Section 2. The general meeting of the Association shall be held the second Saturday of each month at 10:00 A.M. at the recreational area (Pool #1, 7100 Aztec Drive).

Section 3. Special meetings of the Board of Directors shall be held at the recreational area (Pool #1, 7100 Aztec Drive) when called by notice given by the President, Secretary, or by any two (2) Directors. The notice shall specify the time of said meeting and the nature of any business to be considered. The notice shall be given to each Director by one of the following means: (a) personal delivery, (b) written notice by first class mail, (c) telephone communication either directly to the Director or to a person at the Director’s home or office. A quorum present at any such meeting shall be conclusive that the notices requirement was fulfilled.

Section 4: Emergency meetings may be called at any time by the President.

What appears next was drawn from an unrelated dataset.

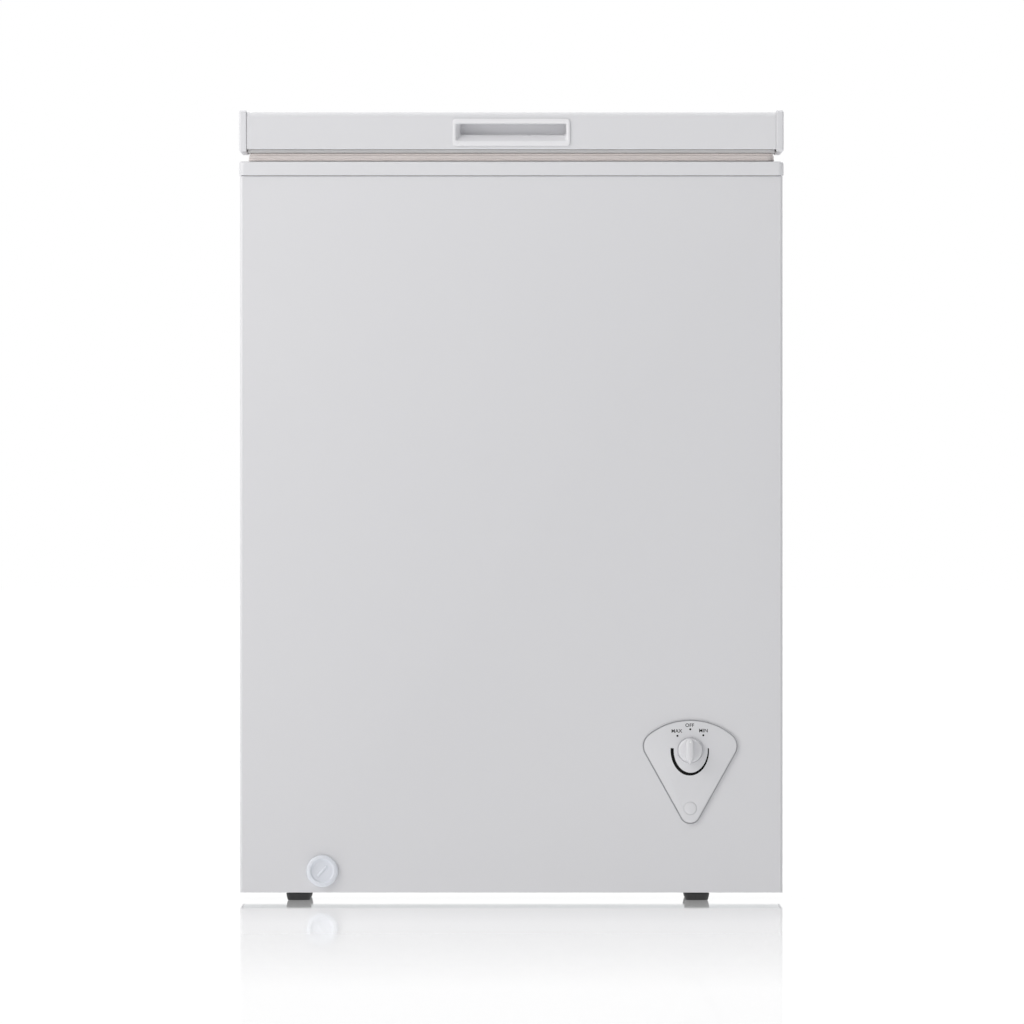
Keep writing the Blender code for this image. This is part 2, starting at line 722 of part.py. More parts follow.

Section 5. Board of Directors executive sessions are closed sessions exclusively for the discussion of financial or personnel business and are not open to non-board members.

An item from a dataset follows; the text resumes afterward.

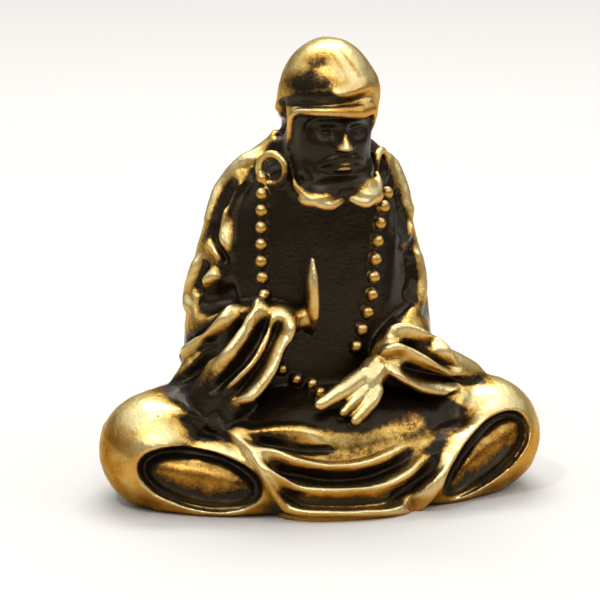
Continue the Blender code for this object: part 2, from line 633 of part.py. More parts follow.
def figure():
    form = fuse("form", body_masses() + arm_masses() + hood_masses(), rounding=14)
    carve(form, FRONT, hem_strokes())
    dish(form, FRONT, (-8.2, 0.1), length=4.7, width=2.2, tilt=-13, taper=0, depth=1.0, pad=0.95)
    dish(form, FRONT, (13.0, 1.8), length=4.3, width=1.75, tilt=46, taper=0.35, depth=1.0, pad=0.95)
    form = fuse("form", [form], rounding=2)
    carve(form, FRONT, lap_strokes() + hood_strokes() + sleeve_strokes())
    carve(form, BACK, back_strokes())
    open_face(form)
    carve(form, (HEAD_TURN, 0), face_strokes())
    surface = surface_of(form)
    details = beard() + hood_rim(surface) + earrings(surface) + beads(surface) + hands()
    return fuse("figure", [form, *details], rounding=1)


def brass():
    material = bpy.data.materials.new("brass")
    material.use_nodes = True
    shader = material.node_tree.nodes["Principled BSDF"]
    shader.inputs["Base Color"].default_value = BRASS_COLOUR
    shader.inputs["Metallic"].default_value = 1
    shader.inputs["Roughness"].default_value = BRASS_ROUGHNESS
    return material


def main():
    clear_scene()
    obj = figure()
    obj.name = "figure"
    finish(obj)
    obj.data.materials.clear()
    obj.data.materials.append(brass())
    collection = bpy.data.collections.new("seated_monk")
    bpy.context.scene.collection.children.link(collection)
    for user in list(obj.users_collection):
        user.objects.unlink(obj)
    collection.objects.link(obj)
    obj.data.shade_smooth()


main()
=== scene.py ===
"""The looks of a small cast brass monk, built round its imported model. Metres, +Z up, the figure faces -Y."""

import math

import bmesh
import bpy
import numpy as np
from mathutils import Matrix, Vector, noise
from mathutils.bvhtree import BVHTree


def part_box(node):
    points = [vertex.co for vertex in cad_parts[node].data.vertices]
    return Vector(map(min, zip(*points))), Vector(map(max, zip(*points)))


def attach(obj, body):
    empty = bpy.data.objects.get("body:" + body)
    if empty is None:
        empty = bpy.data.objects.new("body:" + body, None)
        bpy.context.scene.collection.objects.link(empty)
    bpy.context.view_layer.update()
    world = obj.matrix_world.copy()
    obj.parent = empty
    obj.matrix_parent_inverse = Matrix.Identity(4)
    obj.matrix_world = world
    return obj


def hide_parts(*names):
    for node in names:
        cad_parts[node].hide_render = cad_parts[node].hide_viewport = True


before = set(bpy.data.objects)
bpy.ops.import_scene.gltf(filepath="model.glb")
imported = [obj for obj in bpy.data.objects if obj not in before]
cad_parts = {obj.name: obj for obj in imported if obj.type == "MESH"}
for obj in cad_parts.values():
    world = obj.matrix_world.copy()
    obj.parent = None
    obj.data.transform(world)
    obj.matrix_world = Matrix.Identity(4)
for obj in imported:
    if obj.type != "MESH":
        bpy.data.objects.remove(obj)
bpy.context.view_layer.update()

# Studio
# The figure stands on plain pale paper under soft lamps and a pale sky that darkens towards the floor.
# The camera is a long lens looking slightly down at it from its own right.
AIM = Vector((0, 0.00161, 0.0155))
CAMERA_TURN = -12
CAMERA_HEIGHT = 12
CAMERA_DISTANCE = 0.26
PIXELS_PER_METRE = 13420
PICTURE = 600
AIM_PIXEL = (310, 278)
LOW_SKY = (0.20, 0.19, 0.18, 1)
HIGH_SKY = (1.1, 1.1, 1.1, 1)
BACKDROP = (0.80, 0.80, 0.79, 1)
PALE_PAPER = (0.72, 0.70, 0.67, 1)
PAPER_SIZE = 4


def from_the_figure(turn, height, distance):
    """A place round the figure: turn and height in degrees, turn 0 straight in front."""
    t = math.radians(turn)
    h = math.radians(height)
    return AIM + distance * Vector((math.sin(t) * math.cos(h), -math.cos(t) * math.cos(h), math.sin(h)))


def facing_the_figure(obj, place):
    """Puts a lamp or the camera at a place and points it at the figure."""
    obj.location = place
    obj.rotation_euler = (AIM - place).to_track_quat("-Z", "Y").to_euler()


camera = bpy.data.objects.new("camera", bpy.data.cameras.new("camera"))
bpy.context.scene.collection.objects.link(camera)
facing_the_figure(camera, from_the_figure(CAMERA_TURN, CAMERA_HEIGHT, CAMERA_DISTANCE))
camera.data.sensor_width = 36
camera.data.lens = camera.data.sensor_width * CAMERA_DISTANCE * PIXELS_PER_METRE / PICTURE
camera.data.shift_x = (PICTURE / 2 - AIM_PIXEL[0]) / PICTURE
camera.data.shift_y = (AIM_PIXEL[1] - PICTURE / 2) / PICTURE
camera.data.clip_start = 0.01
camera.data.clip_end = 10
bpy.context.scene.camera = camera
bpy.context.scene.view_settings.view_transform = "Standard"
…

Section 6. Quorum of Board of Directors. At all meetings of the Board of Directors a majority of the Directors shall constitute a quorum for the transaction of business, and the votes of a majority of the Directors present at a meeting at which a quorum is present shall constitute the decision of the Board of Directors.

Section 7. All meetings of the Board of Directors (with the exception of executive sessions) shall be open to all members, but non-board members may not participate in any discussion or deliberation unless expressly so authorized by the presiding officer.

Section 8. Action without a Formal meeting. Any action to be taken by the Directors may be taken without a meeting if consent in writing, setting forth the action to be so taken, shall be signed by all the Directors.

ARTICLE XIII

By-law Amending

These by-laws may be amended by first receiving a majority vote of the board of Directors and then receiving a majority vote of the members in good standing at the Annual Election.